Le principe actif, le dioxyde de titane, est une nanopoudre incorporée à un ciment classique. Une fois excité par la lumière UV, ce semi-conducteur peut décomposer par oxydoréduction soit les salissures organiques présentes sur le revêtement, soit les différents polluants organiques présents dans l’air. Les composés organiques volatils (COV) sont transformés en eau et gaz carbonique, et les oxydes d’azote à l’origine du smog urbain sont décomposés en sel de nitrate de calcium. Ces résidus sont ensuite lavés et évacués lorsqu’il pleut. Ce procédé peut fonctionner dans un intérieur équipé de lampes UV, comme une salle de bains, un tunnel ou un parking, à condition de laver. Le point fort du procédé est sa pérennité. Après avoir servi de catalyseur, le dioxyde de titane reprend en effet son état d’origine.

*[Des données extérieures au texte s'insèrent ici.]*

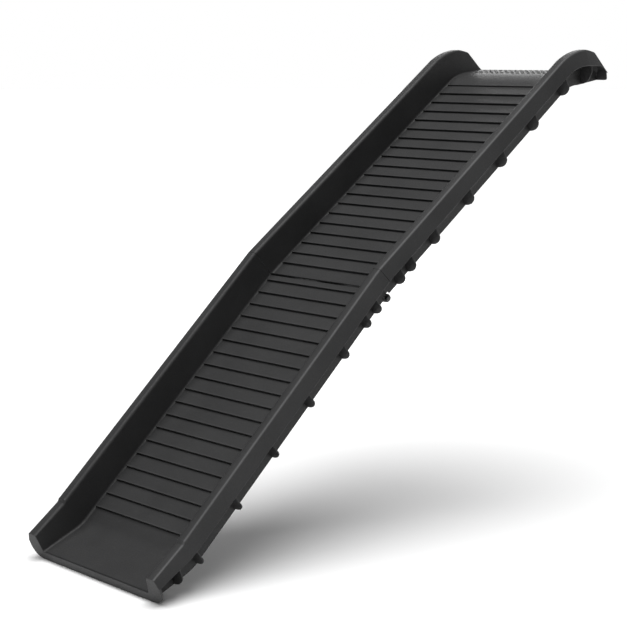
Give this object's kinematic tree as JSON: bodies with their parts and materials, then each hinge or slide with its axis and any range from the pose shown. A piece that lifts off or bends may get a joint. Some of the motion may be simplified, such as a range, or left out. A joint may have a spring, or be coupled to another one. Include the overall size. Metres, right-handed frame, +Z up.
{
  "type": "dog ramp",
  "caption": "Folding pet ramp: two moulded halves with stepped treads and raised side rails, hinged under the deck on a steel rod, with rubber grip pads under the foot and landing.",
  "frame": {"origin": "on the floor, under the middle of the leaning ramp's outline", "axes": "+X across the ramp, +Y along the ground from the foot towards the landing, +Z up"},
  "size_m": [0.398, 1.2918, 0.9577],
  "materials": {
    "moulded_plastic": "fine pebble grain, black polypropylene",
    "cap_plastic": "smooth black nylon",
    "rubber": "matt, ribbed",
    "steel": "zinc plated"
  },
  "bodies": {
    "upper_half": {"upper_panel": "moulded_plastic", "hinge_rod": "steel", "rod_cap_left": "cap_plastic", "rod_cap_right": "cap_plastic", "landing_pad_left": "rubber", "landing_pad_right": "rubber", "landing_pad_screw_left_1": "steel", "landing_pad_screw_left_2": "steel", "landing_pad_screw_right_1": "steel", "landing_pad_screw_right_2": "steel"},
    "lower_half": {"lower_panel": "moulded_plastic", "foot_pad_left": "rubber", "foot_pad_right": "rubber", "foot_pad_screw_left_1": "steel", "foot_pad_screw_left_2": "steel", "foot_pad_screw_right_1": "steel", "foot_pad_screw_right_2": "steel"}
  },
  "joints": [
    {"name": "fold_hinge", "type": "hinge", "parent": "upper_half", "child": "lower_half", "pos_m": [0, -0.03104, 0.47456], "axis": [1, 0, 0], "range_deg": [0, 173]}
  ]
}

Les ciments photocatalytiques peuvent servir pour la fabrication de pavés, de revêtements routiers, de dalles, ou de plâtres, tuiles et panneaux préfabriqués pour habiller les œuvres architecturales. Les deux produits commercialisés par Italcementi ont les mêmes propriétés mécaniques qu’un ciment sans principe actif, et leur mise en œuvre est similaire. Il est aussi tout à fait possible d’utiliser un béton coloré, à condition d’utiliser exclusivement des pigments minéraux et de les faire tester au préalable par le centre technique du groupe. « À l’usage, précise Olivier Fourcault, on constate que les architectes demandent plutôt un béton autonettoyant blanc ou proche du blanc, alors que la gamme de couleurs utilisées pour le dépolluant sont davantage dans les orange, gris ou rose. » À volume égal, ces nouveaux bétons reviennent 3 à 4 fois plus chers, mais par exemple sur la globalité d’un projet de revêtement routier, cela ne représente que 2 ou 3 % de surcoût sur l’addition finale.
Réaction forte lors des pics de pollution NO2
Italcementi a réalisé les premiers tests de béton antipollution avec un revêtement routier à Milan. Le résultat serait largement concluant et la pollution en NOx aurait été réduite de 60 %. En France, ce béton antipolluant TX Aria a été expérimenté sur deux projets : à Vanves pour un revêtement de chaussée ainsi que les bordures et trottoirs, et sur le périphérique parisien, sous forme de liant photocatalytique d’un mur antibruit à base de copeaux de bois. L’efficacité du procédé étant surfacique, les pavés de 6 cm d’épaisseur préfabriqués pour les trottoirs ont été conçus bicouches avec seulement 3 cm en surface de béton au titanium. Sur Vanves, une campagne de mesures a été menée de décembre 2007 à décembre 2008, et les premiers résultats du Laboratoire régional de l’ouest parisien s’annoncent encourageants. La réaction du béton s’avère particulièrement forte lors des pics de pollution NO2, et l’abattement de la pollution atteint alors 40 à 50 %.
À noter que sur l’ensemble de l’année, la réduction de la pollution est plus forte sur le NO que sur le NO2. En revanche, comme le revêtement n’a pas été nettoyé, les dépôts minéraux (huile, gomme des pneus…) ont progressivement enlevé les propriétés photocatalytiques du matériau. D’autres campagnes de tests comparatifs – comme celui effectué par le Collège impérial de Londres sur la période février 2006 à février 2007 sur une rue témoin londonienne – sont nettement moins probants. De plus, la réalité de la dépollution des composés organiques volatils semble moins évidente à prouver que celle des NOx. Le débat scientifique n’est donc pas clos et l’université de Twente en Hollande, sous la supervision du chercheur Jos Brouwers, a lancé son propre programme de tests l’été dernier avec des pavés routiers photocatalytiques. F. P.